Visual Arts

Pauline Bewick

Born in Northumbria in 1935, Pauline Bewick was brought up on a small farm in Co. Kerry and travelled all over Ireland with her mother in caravans, houseboats and railway carriages. She attended school in England and Wales, returning to Ireland to attend the National College of Art & Design. Her work is predominantly of nature and demon often freely intermingles with the countryside of Kerry, Tuscany or the South Pacific.

In 1986, the Guinness Storehouse in Dublin held a retrospective exhibition, Two to Fifty, which included 1,500 works dating from when she was two years old, and which travelled to museums around Ireland. From 1989 to 1991, she lived in Polynesia with her two daughters, and on returning exhibited a collection of works called South Seas, some of which were also published in a book in 1996.

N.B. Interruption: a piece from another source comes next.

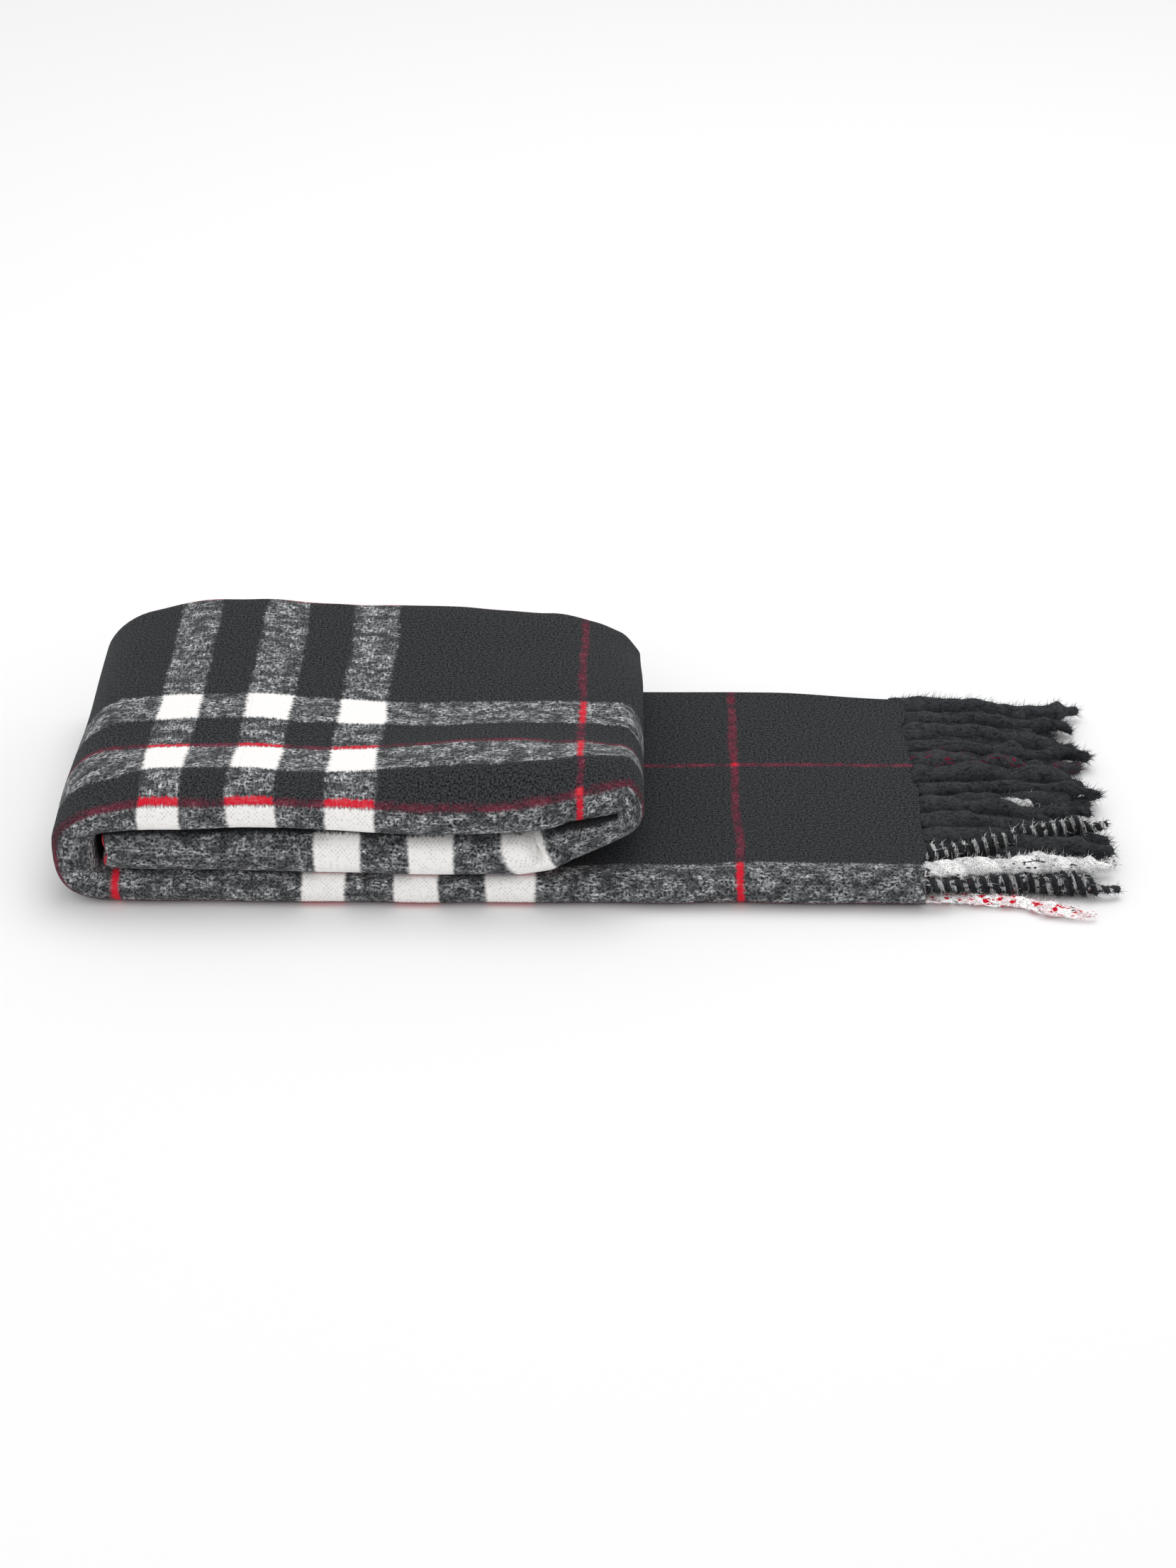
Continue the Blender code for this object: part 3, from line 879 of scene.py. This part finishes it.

In 1996, the Royal Hibernian Academy exhibited the Yellow Man series of paintings, a theme that later evolved to include sketches, watercolours, oils, tapestry, stained glass, music, dance and theatre. The Yellow Man collection now numbers more than 700 objects, and remains together in the artist’s collection.

Her biography, Pauline Bewick: Painting a Life, by art historian and former director of the National Gallery of Ireland Dr. James White, was published in 1985. She lives in Co. Kerry.